Lydia: "Mom, are you giving Grace snacks? I want some snacks!!"
Ryan: "Was that the bag with my snacks in it?" (I think he was joking but the timing just wasn't right)

Later that day Ben was crying about diapers and poop and who knows what else but he had been crying about a million other things throughout the trip so we kind of ignored him. It wasn't until we got home that we realized that he had been sitting in a pool of diarrhea that was now up his back, down his legs and all over his carseat. So our first task upon arrival in Columbus was to throw him in the tub and the carseat cover back into the wash

Once we finally made it back  I vowed not to put the kids back into the minivan for at least a month and no long car trips until they are teenagers.We were low on rest but full of more vacation memories to add to the collection. We finally have everything back where it belongs.
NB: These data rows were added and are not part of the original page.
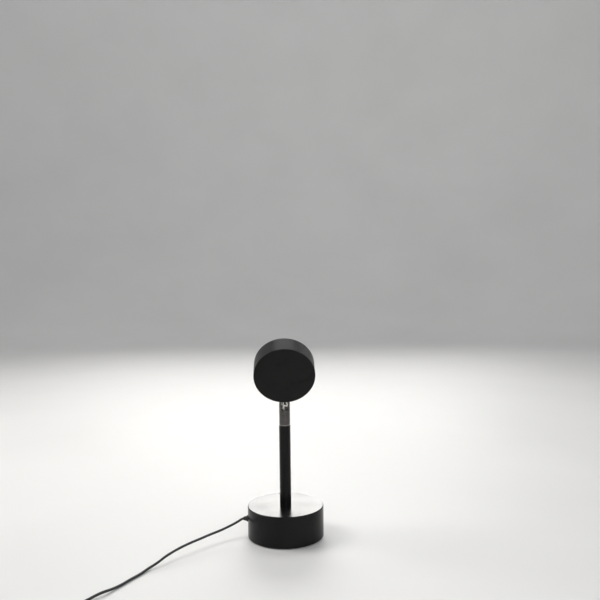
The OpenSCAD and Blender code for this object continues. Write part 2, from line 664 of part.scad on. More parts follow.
foot_pad();
base_plate();
base_screws();
base_shell();
base_weight();
cable_gland();
cable_clamp();
clamp_screws();
stem_nipple();
stem_washer();
lock_washer();
stem_nut();
stem_tube();
top_bush();
inner_lead();
thrust_washer();
neck_fork();
wave_washer();
retaining_clip();
neck_lead();
pivot_screw();
friction_washers();
hinge_wires();
head_lug();
lug_screws();
head_shell();
head_grommet();
mounting_plate();
plate_screws();
thermal_pad();
led_board();
board_screws();
led_emitter();
led_leads();
light_tube();
filter_disc();
filter_ring();
projection_lens();
lens_gasket();
lens_bezel();
cord_run();
switch_case_bottom();
switch_case_top();
switch_button();
switch_unit();
switch_spring();
switch_screws();
switch_boots();
cord_link();
cord_coil();
cord_tie();
cord_tail();
plug_grip();
plug_shell();
plug_tongue();
plug_contacts();
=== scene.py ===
import json
import math

import bmesh
import bpy
import numpy as np
from mathutils import Matrix, Vector

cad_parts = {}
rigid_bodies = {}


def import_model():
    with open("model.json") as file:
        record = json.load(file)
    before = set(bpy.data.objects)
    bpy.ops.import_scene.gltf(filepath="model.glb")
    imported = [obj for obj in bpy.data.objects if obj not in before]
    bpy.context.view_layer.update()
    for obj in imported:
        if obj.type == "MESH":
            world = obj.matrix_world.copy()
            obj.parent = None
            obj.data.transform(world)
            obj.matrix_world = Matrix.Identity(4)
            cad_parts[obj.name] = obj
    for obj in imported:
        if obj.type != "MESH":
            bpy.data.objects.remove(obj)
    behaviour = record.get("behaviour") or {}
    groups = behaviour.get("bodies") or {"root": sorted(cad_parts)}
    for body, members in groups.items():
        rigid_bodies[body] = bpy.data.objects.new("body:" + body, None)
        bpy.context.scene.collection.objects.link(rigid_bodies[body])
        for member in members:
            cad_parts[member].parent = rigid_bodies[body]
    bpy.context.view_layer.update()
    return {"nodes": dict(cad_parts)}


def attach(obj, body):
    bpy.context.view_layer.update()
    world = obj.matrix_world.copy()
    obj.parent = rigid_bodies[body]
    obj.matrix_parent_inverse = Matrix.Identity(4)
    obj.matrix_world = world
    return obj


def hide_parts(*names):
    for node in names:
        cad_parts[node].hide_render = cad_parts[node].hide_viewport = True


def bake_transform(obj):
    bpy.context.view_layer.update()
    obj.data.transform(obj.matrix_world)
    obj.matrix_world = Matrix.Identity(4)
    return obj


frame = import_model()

nodes = frame["nodes"]
scene = bpy.context.scene
MM = 0.001


# ------------------------------------------------------------------ frames

def turn(axis, degrees):
    return Matrix.Rotation(math.radians(degrees), 4, axis)


def shift(x, y, z):
    """A move in millimetres."""
    return Matrix.Translation((x * MM, y * MM, z * MM))


WORLD = Matrix.Identity(4)
NECK = turn("Z", 2)
HEAD = NECK @ shift(0, 0, 142) @ turn("X", 23)
BEAM_IN_HEAD = shift(0, -11.75, 38.5) @ turn("X", -90)
BEAM = HEAD @ BEAM_IN_HEAD
SWITCH = shift(-114, -191, 0)
PLUG = shift(-6, -209.5, 3.8)
ALONG_X = turn("Y", 90)


# ------------------------------------------------------------------ camera

camera_data = bpy.data.cameras.new("camera")
camera_data.lens = 42
camera_data.sensor_width = 36
camera_data.clip_start = 0.02
camera_data.clip_end = 60
camera = bpy.data.objects.new("camera", camera_data)
scene.collection.objects.link(camera)
camera.matrix_world = shift(17.55, -731.94, 278.57) @ turn("X", 87.71) @ turn("Z", -0.62)
scene.camera = camera


# ------------------------------------------------------------------ lead routes, in mm as in the CAD

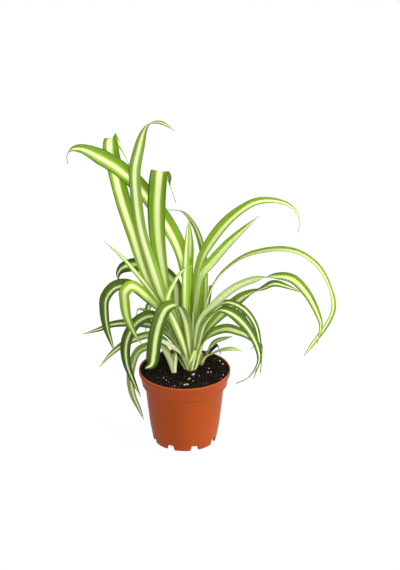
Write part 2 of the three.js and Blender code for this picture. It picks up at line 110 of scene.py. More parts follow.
sky = bpy.data.worlds.new("studio")
sky.use_nodes = True
sky_nodes = sky.node_tree.nodes
sky_links = sky.node_tree.links
direction = sky_nodes.new("ShaderNodeTexCoord")
rise = sky_nodes.new("ShaderNodeSeparateXYZ")
wall_to_ceiling = sky_nodes.new("ShaderNodeMapRange")
wall_to_ceiling.interpolation_type = "SMOOTHSTEP"
wall_to_ceiling.inputs["From Min"].default_value = WALL_TOP
wall_to_ceiling.inputs["From Max"].default_value = CEILING_EDGE
wall_to_ceiling.inputs["To Min"].default_value = 1.0
wall_to_ceiling.inputs["To Max"].default_value = CEILING_LIGHT
sky_links.new(direction.outputs["Generated"], rise.inputs[0])
sky_links.new(rise.outputs["Z"], wall_to_ceiling.inputs["Value"])
sky_links.new(wall_to_ceiling.outputs[0], sky_nodes["Background"].inputs["Strength"])
sky_nodes["Background"].inputs["Color"].default_value = (1, 1, 1, 1)
bpy.context.scene.world = sky


class Wire:
    """A shader socket that Python's operators join with Math nodes."""

    def __init__(self, paint, socket):
        self.paint = paint
        self.socket = socket

    def math(self, operation, *others):
        return self.paint.node("ShaderNodeMath", {"operation": operation}, dict(enumerate((self, *others))))

    def __add__(self, other):
        return self.math("ADD", other)

    __radd__ = __add__

    def __sub__(self, other):
        return self.math("SUBTRACT", other)

    def __rsub__(self, other):
        return self.paint.node("ShaderNodeMath", {"operation": "SUBTRACT"}, {0: other, 1: self})

    def __mul__(self, other):
        return self.math("MULTIPLY", other)

    __rmul__ = __mul__

    def __abs__(self):
        return self.math("ABSOLUTE")

    def limit(self):
        return self.math("MINIMUM", 1.0).math("MAXIMUM", 0.0)


class Paint:
    """One material. node() adds a node: its settings come first, then its sockets' values or links."""

    def __init__(self, name, **finish):
        self.material = bpy.data.materials.new(name)
        self.material.use_nodes = True
        self.tree = self.material.node_tree
        self.shader = self.tree.nodes["Principled BSDF"]
        for socket, value in finish.items():
            self.set(socket.replace("_", " ").title().replace("Ior", "IOR"), value)

    def set(self, socket, value):
        self.join(self.shader.inputs[socket], value)

    def join(self, socket, value):
        if isinstance(value, Wire):
            self.tree.links.new(value.socket, socket)
        elif socket.type == "RGBA":
            socket.default_value = (*value[:3], 1)
        else:
            socket.default_value = value

    def node(self, kind, settings, sockets, out=0):
        made = self.tree.nodes.new(kind)
        for name, value in settings.items():
            setattr(made, name, value)
        for socket, value in sockets.items():
            self.join(made.inputs[socket], value)
        return Wire(self, made.outputs[out])

    def place(self):
        return self.node("ShaderNodeTexCoord", {}, {}, "Object")

    def axis(self, where, letter):
        return self.node("ShaderNodeSeparateXYZ", {}, {0: where}, letter)

    def grain(self, where, scale, detail=3.0, roughness=0.55):
        sockets = {"Vector": where, "Scale": scale, "Detail": detail, "Roughness": roughness}
        return self.node("ShaderNodeTexNoise", {}, sockets)

    def stretched(self, where, by):
        return self.node("ShaderNodeVectorMath", {"operation": "MULTIPLY"}, {0: where, 1: by})

    def blend(self, share, low, high):
        return self.node("ShaderNodeMix", {"data_type": "RGBA"}, {0: share, 6: low, 7: high}, 2)

    def step(self, value, low, high):
        """From 0 to 1, smoothly, as value goes from low to high."""
        sockets = {"Value": value, "From Min": low, "From Max": high}
        return self.node("ShaderNodeMapRange", {"interpolation_type": "SMOOTHSTEP"}, sockets)

    def relief(self, height, distance, strength=1.0):
        sockets = {"Height": height, "Distance": distance, "Strength": strength}
        self.set("Normal", self.node("ShaderNodeBump", {}, sockets))


FLOOR_REACH = 12
FLOOR_GLOW = 0.96

white_sweep = Paint("white_sweep", base_color=(0.03, 0.03, 0.03), roughness=1.0, specular_ior_level=0.0)
white_sweep.set("Emission Color", (1, 1, 1))
white_sweep.set("Emission Strength", FLOOR_GLOW)
floor_mesh = bpy.data.meshes.new("floor")
corners = [(-1, -1), (1, -1), (1, 1), (-1, 1)]
floor_mesh.from_pydata([(x * FLOOR_REACH, y * FLOOR_REACH, 0) for x, y in corners], [], [(0, 1, 2, 3)])
floor_mesh.materials.append(white_sweep.material)
floor = stood("floor", floor_mesh)


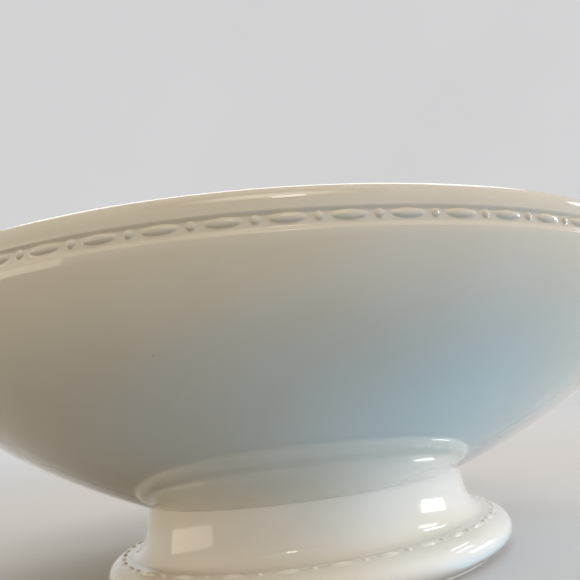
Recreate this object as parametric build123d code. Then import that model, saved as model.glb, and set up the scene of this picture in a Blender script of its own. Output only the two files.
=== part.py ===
"""Oval serving bowl of white glazed porcelain on a hollow pedestal foot.

A bead-and-reel string of long bars and small pearls runs in a shallow groove
under the lip, and a second string runs round the shoulder of the foot.

Frame: +Z up, +X along the length of the oval, origin at the middle of the
base. All sizes are millimetres. Every horizontal section of the bowl and the
foot is an ellipse, so an outline is a list of (half length, half width,
height) rings, and a solid is lofted through its rings.
"""
from build123d import *
import os
from math import acos, asin, atan2, cos, degrees, hypot, pi, sin

# ---- overall size -------------------------------------------------------
RIM_LENGTH = 244.5           # the belly's oval, carried up to the lip's height
RIM_WIDTH = 216.5
NECK_LENGTH = 121.5          # where the foot meets the basin
NECK_WIDTH = 88.8
FOOT_LENGTH = 142.2          # over the foot's rounded torus
FOOT_WIDTH = 116.8
BASIN_HEIGHT = 60.0

# ---- basin --------------------------------------------------------------
BELLY_SPREAD = 1.93          # exponent: how late the belly widens
BELLY_RISE = 0.90            # exponent: how late the belly climbs
BELLY_RINGS = 9
FLOOR_THICKNESS = 4.8
FLOOR_INSET = 5.0            # edge of the level inner floor, inside the neck
WALL = 4.6                   # at the lip
LIP_RADIUS = 2.1
LIP_STEPS = 5
STRING_DROP = 6.0            # top of the lip to the middle line of the string
GROOVE_DEPTH = 0.55
GROOVE_ABOVE = 0.95          # flat ground of the groove, above that middle line
GROOVE_BELOW = 1.1
GROOVE_UPPER_SLOPE = 0.5     # height of the short slope up to the band
GROOVE_LOWER_SLOPE = 2.0     # height of the long slope down to the belly

# ---- pedestal foot ------------------------------------------------------
NECK_DROP = 13.6             # from the basin, upright, to the cove's level end
COVE_REACH = 5.35
COVE_STEPS = 12
STEP_WIDTH = 0.5
TORUS_REACH = 6.3
TORUS_HALF_HEIGHT = 4.85
TORUS_TURN = 0.85 * pi       # how far the torus curls back under
TORUS_STEPS = 12
FOOT_WALL = 4.6
SEAM_THICKNESS = 0.6
SEAM_SQUEEZE = 1.2           # slip standing out on the hidden, inner side
RING_HEIGHT = 0.8
RING_WIDTH = 3.6
RING_INSET = 0.7             # dry ring, inside the glazed edge of the foot

# ---- bead-and-reel strings ----------------------------------------------
BAR_LENGTH = 6.2
BAR_RADIUS = 0.90
PEARL_RADIUS = 0.85
RELIEF = 0.70                # how far both stand out of their ground
RIM_PAIRS = 66               # pearls on the rim, and as many bars
FOOT_PAIRS = 30
RIM_START = 0.58             # share of a pair from the +X end to the first pearl
FOOT_START = 0.72
FOOT_STRING_TURN = 0.28      # radians from the top of the torus
BEAD_GAP = 0.02              # hairline between a rim bead and the groove's wall
ARC_SAMPLES = 1440
OVERCUT = 1.0                # how far a cutter runs past the face it opens

# ---- derived ------------------------------------------------------------
TORUS_HEIGHT = TORUS_HALF_HEIGHT * (1 - cos(TORUS_TURN))
FOOT_HEIGHT = RING_HEIGHT + TORUS_HEIGHT + NECK_DROP
FOOT_REACH = COVE_REACH + STEP_WIDTH + TORUS_REACH
TOTAL_HEIGHT = FOOT_HEIGHT + BASIN_HEIGHT
STRING_HEIGHT = TOTAL_HEIGHT - STRING_DROP
GROOVE_HIGH = STRING_HEIGHT + GROOVE_ABOVE
GROOVE_LOW = STRING_HEIGHT - GROOVE_BELOW
BELLY_TOP = GROOVE_LOW - GROOVE_LOWER_SLOPE
RIM_OVAL = (RIM_LENGTH / 2, RIM_WIDTH / 2)
NECK_OVAL = (NECK_LENGTH / 2, NECK_WIDTH / 2)
FOOT_OVAL = (FOOT_LENGTH / 2, FOOT_WIDTH / 2)


# ---- helpers ------------------------------------------------------------
def oval(ring):
    """Flat elliptical face at a ring's height."""
    half_length, half_width, height = ring
    return Pos(0, 0, height) * Ellipse(half_length, half_width)


def lofted(rings, straight=False):
    """Solid through the rings, curved between them or straight."""
    return loft([oval(ring) for ring in rings], ruled=straight)


def around(base, outward, height):
    """The ring that lies outward of a base oval by the same amount all round."""
    return (base[0] + outward, base[1] + outward, height)


def between(inner, outer, share, height):
    """The ring that lies a share of the way from one oval to another."""
    return (
        inner[0] + (outer[0] - inner[0]) * share,
        inner[1] + (outer[1] - inner[1]) * share,
        height,
    )


# ---- basin --------------------------------------------------------------
def belly_ring(inner, outer, turn):
    """Ring of a belly that climbs from one ring to another, at an angle along it."""
    share = sin(turn) ** BELLY_SPREAD
    climb = 1 - max(cos(turn), 0.0) ** BELLY_RISE
    return between(inner, outer, share, inner[2] + (outer[2] - inner[2]) * climb)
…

Despite all of the hairy vacation tales, we are already looking forward to next year. Why do we do this every year? and honestly sometimes I ask myself the same thing when I am leaning over the mini van seat slightly nauseous and trying to hand out the hourly snacks to the hollering masses? Because time marches on--we will have new babies (shout out to Katie's little Ella that will be here soon) and this year's infant will be next year's crawler and this years crawler will be the next spontaneous pool hopper that we have to strap floaties to at all times, and this years pool hopper (ahem, Ben) will hopefully be next year's triumphant swimmer--or at least a little less compulsive around the water. I for one do not want to miss a minute of it--even if it might involve a little puke.